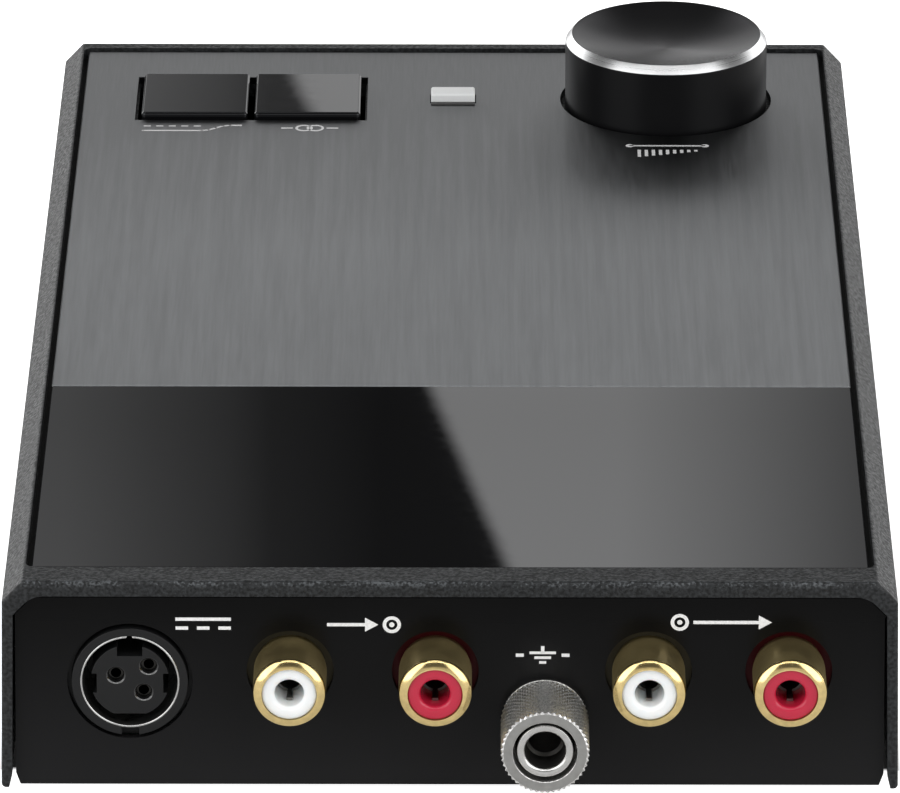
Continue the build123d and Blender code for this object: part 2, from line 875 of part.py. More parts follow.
def make_power_inlet():
    """Round power socket: moulded housing, split shield, keyed core and three contacts."""
    nose = inlet_nose_diameter / 2
    shield = inlet_shield_diameter / 2
    core = inlet_core_diameter / 2
    socket_foot_y = inlet_face_y - inlet_socket_depth
    core_face_y = inlet_face_y - inlet_core_recess
    body_half = inlet_body_width / 2

    with BuildPart() as housing:
        with BuildSketch(upright(panel_inside_y)):
            with Locations((inlet_x, (board_top_z + inlet_z + body_half) / 2)):
                Rectangle(inlet_body_width, inlet_z + body_half - board_top_z)
        extrude(amount=inlet_body_depth)
        with BuildSketch(upright(panel_inside_y)):
            with Locations((inlet_x, inlet_z)):
                Circle(nose)
        extrude(amount=panel_inside_y - inlet_face_y)
        with BuildSketch(upright(inlet_face_y)):
            with Locations((inlet_x, inlet_z)):
                Circle(shield)
        extrude(amount=inlet_socket_depth, mode=Mode.SUBTRACT)
        with BuildSketch(upright(inlet_face_y)):
            with Locations((inlet_x, inlet_z - (nose + shield) / 2)):
                Rectangle(inlet_index_width, nose - shield + 1)
        extrude(amount=inlet_index_depth, mode=Mode.SUBTRACT)
    save(housing, "inlet_housing")

    with BuildPart() as ring:
        with BuildSketch(upright(inlet_face_y)):
            with Locations((inlet_x, inlet_z)):
                Circle(shield)
                Circle(shield - inlet_shield_wall, mode=Mode.SUBTRACT)
            with Locations((inlet_x, inlet_z + shield)):
                Rectangle(inlet_shield_slit, 4 * inlet_shield_wall, mode=Mode.SUBTRACT)
        extrude(amount=inlet_socket_depth)
    save(ring, "inlet_shield")

    with BuildPart() as middle:
        with BuildSketch(upright(socket_foot_y)):
            with Locations((inlet_x, inlet_z)):
                Circle(core)
            with Locations((inlet_x, inlet_z - inlet_core_flat - core)):
                Rectangle(2 * core, 2 * core, mode=Mode.SUBTRACT)
            with Locations((inlet_x, inlet_z + inlet_key_height + core)):
                Rectangle(inlet_key_width, 2 * core, mode=Mode.SUBTRACT)
            for side in (-1, 1):
                notch_x = inlet_x + side * (2 * core - inlet_side_notch_depth)
                with Locations((notch_x, inlet_z - inlet_side_notch_drop)):
                    Rectangle(2 * core, inlet_side_notch_height, mode=Mode.SUBTRACT)
            with Locations(*[(inlet_x + x, inlet_z + z) for x, z in inlet_pin_spots]):
                Circle(inlet_pin_hole / 2, mode=Mode.SUBTRACT)
        extrude(amount=socket_foot_y - core_face_y)
        mouths = middle.faces().sort_by(Axis.Y)[-1].inner_wires().edges()
        chamfer(mouths, inlet_pin_bevel)
    save(middle, "inlet_core")

    with BuildPart() as contacts:
        with BuildSketch(upright(socket_foot_y)):
            with Locations(*[(inlet_x + x, inlet_z + z) for x, z in inlet_pin_spots]):
                Circle(inlet_pin_hole / 2)
                Circle(inlet_pin_hole / 2 - inlet_pin_wall, mode=Mode.SUBTRACT)
        extrude(amount=socket_foot_y - core_face_y + inlet_pin_recess)
    save(contacts, "inlet_contacts")


def make_ground_post():
    """Hollow threaded post with a flange outside the panel, open to a plug at its tip."""
    outer = post_diameter / 2
    bore = post_bore_diameter / 2
    tail_y = panel_inside_y - lock_washer_height - tag_height - inner_nut_height - post_tail
    turned(
        "ground_post",
        post_x,
        post_z,
        (tail_y, 0),
        (tail_y, outer),
        (panel_rear_y, outer),
        (panel_rear_y, post_flange_diameter / 2),
        (panel_rear_y + post_flange_height, post_flange_diameter / 2),
        (panel_rear_y + post_flange_height, outer),
        (post_tip_y - post_edge, outer),
        (post_tip_y, outer - post_edge),
        (post_tip_y, bore + post_edge),
        (post_tip_y - post_edge, bore),
        (post_tip_y - post_bore_depth, bore),
        (post_tip_y - post_bore_depth, 0),
    )


def make_clamp_washer():
    """Loose washer that the thumb nut pushes onto a ground wire."""
    with BuildPart() as washer:
        with BuildSketch(upright(nut_back_y)):
            with Locations((post_x, post_z)):
                Circle(clamp_washer_diameter / 2)
                Circle(post_diameter / 2 + clamp_washer_gap, mode=Mode.SUBTRACT)
        extrude(amount=clamp_washer_height)
    save(washer, "clamp_washer")


def make_thumb_nut():
    """Thumb nut with knurled sides and a counterbored face."""
    outer = thumb_nut_diameter / 2
    bore = post_diameter / 2 + thumb_nut_bore_gap
    counterbore = thumb_nut_counterbore / 2
    axis = Axis((post_x, 0, post_z), (0, 1, 0))
    with BuildPart() as nut:
        with BuildSketch(lengthwise(post_x, post_z)):
            with BuildLine():
                Polyline(
                    (nut_back_y, bore),
                    (nut_back_y, outer - thumb_nut_edge),
                    (nut_back_y + thumb_nut_edge, outer),
                    (nut_face_y - thumb_nut_edge, outer),
                    (nut_face_y, outer - thumb_nut_edge),
                    (nut_face_y, counterbore),
                    (nut_face_y - thumb_nut_counterbore_depth, counterbore),
                    (nut_face_y - thumb_nut_counterbore_depth, bore),
                    close=True,
                )
            make_face()
        revolve(axis=axis)
        with BuildSketch(upright(nut_face_y)):
            with Locations((post_x, post_z)):
                with PolarLocations(outer, knurl_count):
                    RegularPolygon(knurl_depth, 4, rotation=0)
        extrude(amount=thumb_nut_length, mode=Mode.SUBTRACT)
    save(nut, "ground_thumb_nut")


def make_ground_hardware():
    """Lock washer, solder tag and hexagon nut on the post, inside the panel."""
    bore = post_diameter / 2
    tag_y = panel_inside_y - lock_washer_height
    nut_y = tag_y - tag_height
    with BuildPart() as washer:
        with BuildSketch(upright(panel_inside_y)):
            with Locations((post_x, post_z)):
                Circle(lock_washer_diameter / 2)
                Circle(bore, mode=Mode.SUBTRACT)
        extrude(amount=lock_washer_height)
    save(washer, "ground_lock_washer")

    with BuildPart() as tag:
        with BuildSketch(upright(tag_y)):
            with Locations((post_x, post_z)):
                Circle(tag_diameter / 2)
            with Locations((post_x, post_z + tag_tail / 2)):
                Rectangle(tag_width, tag_tail)
            with Locations((post_x, post_z)):
                Circle(bore, mode=Mode.SUBTRACT)
        extrude(amount=tag_height)
    save(tag, "ground_tag")

    with BuildPart() as nut:
        with BuildSketch(upright(nut_y)):
            with Locations((post_x, post_z)):
                RegularPolygon(inner_nut_width / 2, 6, major_radius=False, rotation=30)
                Circle(bore, mode=Mode.SUBTRACT)
        extrude(amount=inner_nut_height)
    save(nut, "ground_hex_nut")


# ---------------------------------------------------------------------------------------
# Board and fasteners
# ---------------------------------------------------------------------------------------
def make_circuit_board():
    """Board with notches for the cover's bosses and for the ground post."""
    board_front_y = panel_front_y + sheet + board_end_gap
    board_rear_y = panel_inside_y - board_end_gap
    notch_width = tag_diameter + 2 * board_notch_gap
    notch_depth = lock_washer_height + tag_height + inner_nut_height + post_tail + board_notch_gap
    with BuildPart() as board:
        with BuildSketch(Plane.XY.offset(board_z)):
            with Locations((0, (board_front_y + board_rear_y) / 2)):
                Rectangle(board_width, board_rear_y - board_front_y)
            with Locations(*case_screw_spots):
                Circle(boss_diameter / 2 + boss_gap, mode=Mode.SUBTRACT)
            with Locations((post_x, panel_inside_y - notch_depth / 2)):
                Rectangle(notch_width, notch_depth, mode=Mode.SUBTRACT)
            with Locations(*standoff_spots):
                Circle(standoff_hole / 2 + board_screw_gap, mode=Mode.SUBTRACT)
        extrude(amount=board_thickness)
    save(board, "circuit_board")


def make_standoffs():
    """Spacers fixed to the tray, and the screws that hold the board down on them."""
    on_base = (Align.CENTER, Align.CENTER, Align.MIN)
    with BuildPart() as standoffs:
        with BuildSketch(Plane.XY.offset(floor_z)):
            with Locations(*standoff_spots):
                Circle(standoff_diameter / 2)
                Circle(standoff_hole / 2, mode=Mode.SUBTRACT)
        extrude(amount=standoff_height)
    save(standoffs, "board_standoffs")

    with BuildPart() as screws:
        with Locations(*[(x, y, board_top_z) for x, y in standoff_spots]):
            Cylinder(board_screw_head_diameter / 2, board_screw_head_height, align=on_base)
        with Locations(*[(x, y, floor_z) for x, y in standoff_spots]):
            Cylinder(
                standoff_hole / 2,
                standoff_height + board_thickness,
                align=on_base,
            )
    save(screws, "board_screws")


def make_board_parts():
    """Amplifier chips, film capacitors and supply capacitors, in rows across the board."""
    with BuildPart() as chips:
        with BuildSketch(Plane.XY.offset(board_top_z)):
            with Locations((0, rear_y - signal_row_inset)):
                with GridLocations(chip_pitch, 1, 3, 1):
                    Rectangle(chip_size[0], chip_size[1])
        extrude(amount=chip_size[2])
    save(chips, "amplifier_chips")

    with BuildPart() as films:
        with BuildSketch(Plane.XY.offset(board_top_z)):
            with Locations((0, rear_y - film_row_inset)):
                with GridLocations(film_pitch, 1, 4, 1):
                    Rectangle(film_size[0], film_size[1])
        extrude(amount=film_size[2])
    save(films, "film_capacitors")

    with BuildPart() as cans:
        with BuildSketch(Plane.XY.offset(board_top_z)):
            with Locations((0, rear_y - can_row_inset)):
                with GridLocations(can_pitch, 1, 6, 1):
                    Circle(can_diameter / 2)
        extrude(amount=can_height)
    save(cans, "supply_capacitors")


make_cover()
make_base_tray()
for foot_name, (spot_x, spot_y) in foot_spots.items():
    make_foot(foot_name, spot_x, spot_y)
make_brushed_plate()
make_gloss_strip()
make_case_screws()
make_level_knob()
make_knob_insert()
make_pot_shaft()
make_pot_body()
make_pot_mounting()
for button_name, spot_x in button_spots.items():
    make_button(button_name, spot_x)
    make_switch(button_name, spot_x)
make_status_light()
for jack_name, spot_x in jack_x.items():
    make_jack(jack_name, spot_x)
make_power_inlet()
make_ground_post()
make_clamp_washer()
make_thumb_nut()
make_ground_hardware()
make_circuit_board()
make_standoffs()
make_board_parts()
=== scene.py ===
import json
import logging
import math
from dataclasses import dataclass, field
from enum import Enum
from functools import reduce
from typing import Iterable, Sequence

import bmesh
import bpy
from mathutils import Matrix, Vector

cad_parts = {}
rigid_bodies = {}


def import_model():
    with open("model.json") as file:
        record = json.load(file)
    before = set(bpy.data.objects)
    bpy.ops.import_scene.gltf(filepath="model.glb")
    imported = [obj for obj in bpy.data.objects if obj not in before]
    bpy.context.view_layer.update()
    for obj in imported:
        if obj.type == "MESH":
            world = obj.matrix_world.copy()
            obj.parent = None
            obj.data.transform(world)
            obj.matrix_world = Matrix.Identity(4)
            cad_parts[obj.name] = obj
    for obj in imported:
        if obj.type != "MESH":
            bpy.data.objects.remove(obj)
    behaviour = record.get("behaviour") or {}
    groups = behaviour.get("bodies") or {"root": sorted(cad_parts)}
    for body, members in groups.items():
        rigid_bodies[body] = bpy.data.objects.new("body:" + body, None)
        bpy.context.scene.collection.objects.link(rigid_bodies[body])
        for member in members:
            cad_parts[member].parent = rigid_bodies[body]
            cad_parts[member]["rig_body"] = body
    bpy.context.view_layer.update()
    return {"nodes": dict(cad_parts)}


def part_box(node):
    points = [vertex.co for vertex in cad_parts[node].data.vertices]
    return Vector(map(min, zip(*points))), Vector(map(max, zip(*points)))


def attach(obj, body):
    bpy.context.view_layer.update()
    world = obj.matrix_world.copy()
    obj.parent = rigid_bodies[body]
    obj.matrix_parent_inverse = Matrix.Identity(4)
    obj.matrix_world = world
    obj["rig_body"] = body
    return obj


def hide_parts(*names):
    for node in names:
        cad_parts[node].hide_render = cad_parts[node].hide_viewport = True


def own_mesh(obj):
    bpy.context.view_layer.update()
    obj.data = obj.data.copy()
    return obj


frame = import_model()

Color = tuple[float, float, float]
Point = tuple[float, float]
Place = tuple[float, float, float]
Socket = bpy.types.NodeSocket
Feed = Socket | float | Sequence[float]

MM = 0.001
UP: Place = (0.0, 0.0, 1.0)
REARWARD: Place = (0.0, 1.0, 0.0)
WHITE = (1.0, 1.0, 1.0, 1.0)
# Spans of a pattern: rising, falling, and where most values of a noise lie.
UNIT: Point = (0.0, 1.0)
FALLING: Point = (1.0, 0.0)
MIDDLE: Point = (0.3, 0.7)
log = logging.getLogger("preamp")


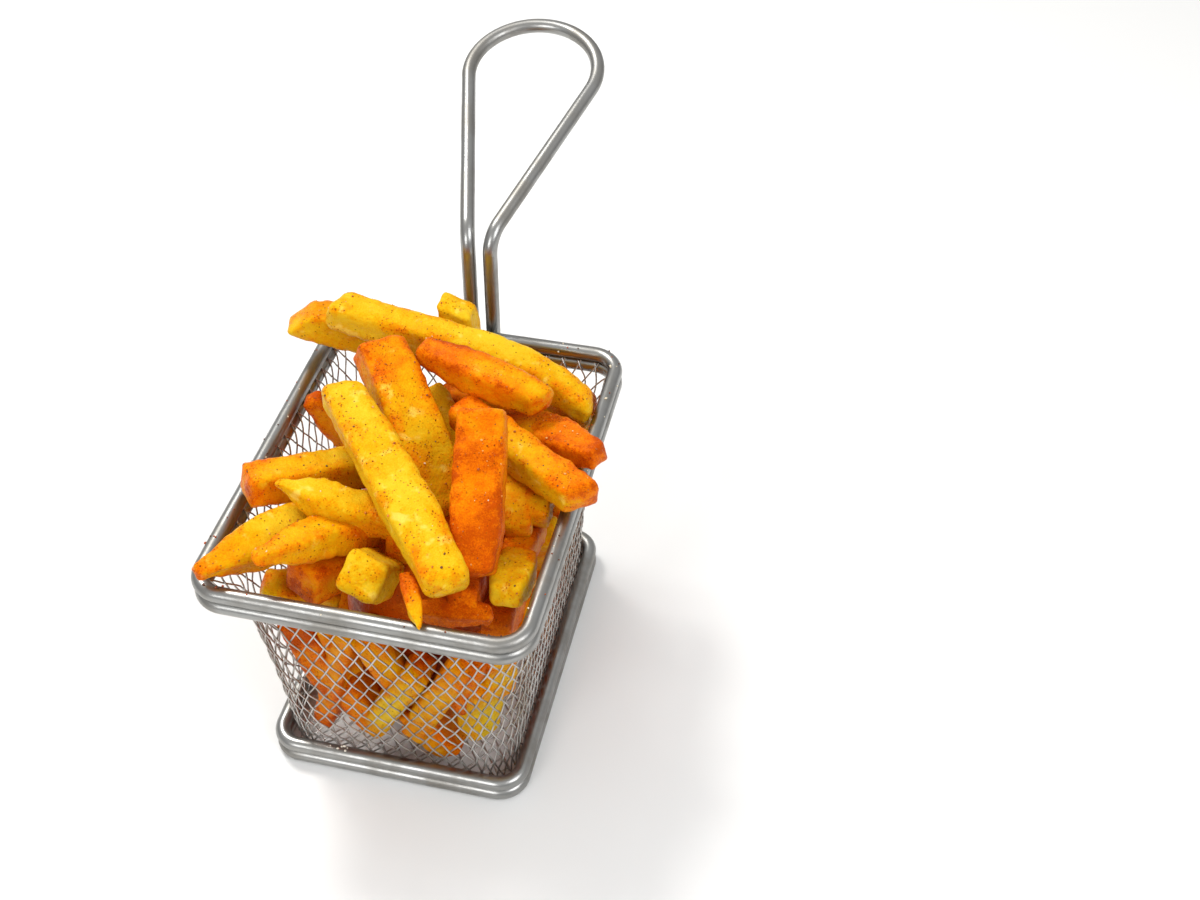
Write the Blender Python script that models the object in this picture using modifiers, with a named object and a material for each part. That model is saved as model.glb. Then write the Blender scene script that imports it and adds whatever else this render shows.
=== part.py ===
"""Portion of french fries in a small stainless serving basket.

Metres, +Z up. The basket stands on its base ring, with its long side along Y
and its handle at the back, +Y. The origin is on the floor, below the middle of
the whole part's box.
"""
import math

import bmesh
import bpy
from mathutils import Matrix, Vector

MM = 0.001

# Driving sizes of the basket
WIRE = 4.7 * MM              # frame wire, for rim, base and handle
RIM_WIDTH = 100 * MM         # outside, along X
RIM_DEPTH = 125 * MM         # outside, along Y
BASE_WIDTH = 84 * MM
BASE_DEPTH = 110 * MM
HEIGHT = 91 * MM             # floor to the top of the rim
RIM_CORNER = 8.5 * MM        # corner radius of the wire's centre line
BASE_CORNER = 7.2 * MM
GAP = 0.3 * MM               # between neighbouring pieces
CORNER_STEPS = 6             # facets in a rounded corner
COLLAR_SPREAD = 1.6          # outer size of the collar that clears the wall, against the wall

# A frame wire is a tube of twelve flats, turned so that one flat faces down
WIRE_BEVEL = 4               # the curve's bevel resolution that gives twelve flats
FLAT_TURN = math.pi / 12
FLAT_RADIUS = WIRE / 2 * math.cos(FLAT_TURN)
STACK = 2 * FLAT_RADIUS + GAP            # centre to centre of two stacked wires

RIM_UPPER_Z = HEIGHT - FLAT_RADIUS
RIM_LOWER_Z = RIM_UPPER_Z - STACK
BASE_LOWER_Z = FLAT_RADIUS
BASE_UPPER_Z = BASE_LOWER_Z + STACK

# Woven tub, gripped inside the rim and base wires
WEAVE = 1.2 * MM             # thickness of the woven sheet
TUB_INSET = WIRE + GAP       # from the outside of the wires to the tub
TUB_FLOOR_Z = 2.4 * MM
TUB_TOP_Z = RIM_UPPER_Z - 1 * MM
TUB_TAPER = 1.5 * MM         # the floor's edge lies this far inside the wall
CORNER_LOW = 10 * MM         # corner radius of the tub at the base,
CORNER_SLACK = 9 * MM        # how much rounder it grows up the wall,
CORNER_GRIP = 11 * MM        # and how much the rim pulls it in again
GRIP_FROM = 0.86             # share of the wall's height where that starts

# Handle: two legs up the back wall, then a teardrop loop that leans far back
LEG_HALF_GAP = 3.6 * MM      # from the centre line of a leg to the mid plane
LEG_FOOT_Z = 72 * MM
LEG_BEND_Z = 123.5 * MM
LEG_LEAN = math.radians(4.9)
LEG_WELD_Z = RIM_LOWER_Z     # here the leaning leg touches the rim
LEG_WELD_Y = RIM_DEPTH / 2 + WIRE / 2 + 2 * GAP
LOOP_RISE = math.radians(14.4)
LOOP_REACH = 72.6 * MM       # from the bend to the centre of the loop's arc
LOOP_RADIUS = 22 * MM
LOOP_STEPS = 9
BEND_RADIUS = 9 * MM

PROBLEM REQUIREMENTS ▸
Quote the records above from their first line through the line containing "body_half = inlet_body_width / 2", both ends included.

PROBLEM SOLUTION ▸
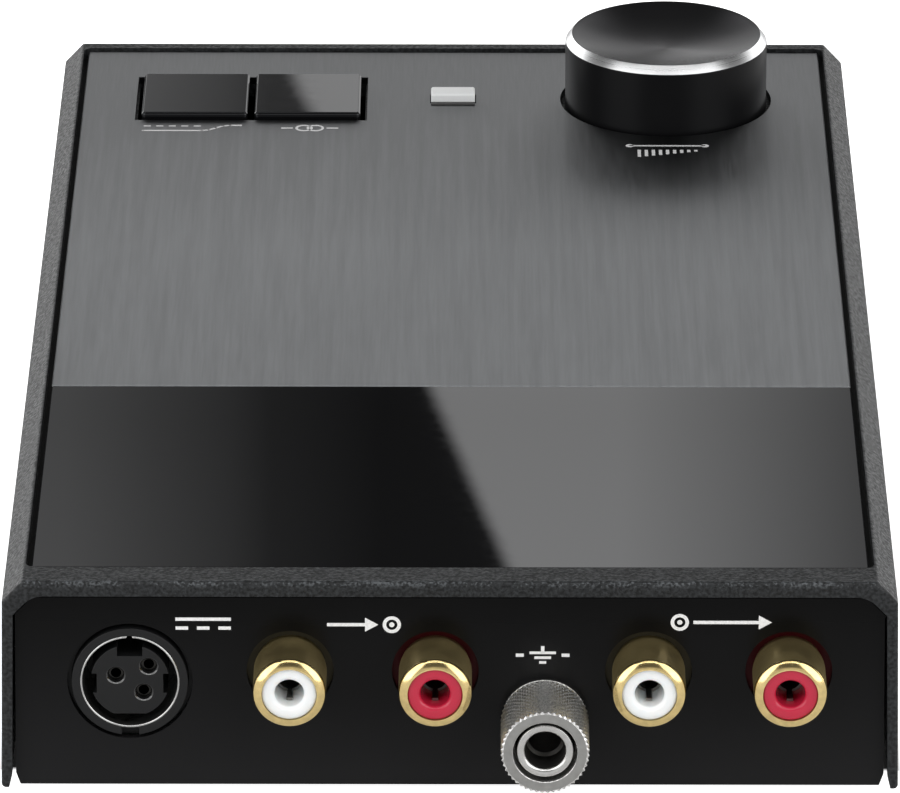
Continue the build123d and Blender code for this object: part 2, from line 875 of part.py. More parts follow.
def make_power_inlet():
    """Round power socket: moulded housing, split shield, keyed core and three contacts."""
    nose = inlet_nose_diameter / 2
    shield = inlet_shield_diameter / 2
    core = inlet_core_diameter / 2
    socket_foot_y = inlet_face_y - inlet_socket_depth
    core_face_y = inlet_face_y - inlet_core_recess
    body_half = inlet_body_width / 2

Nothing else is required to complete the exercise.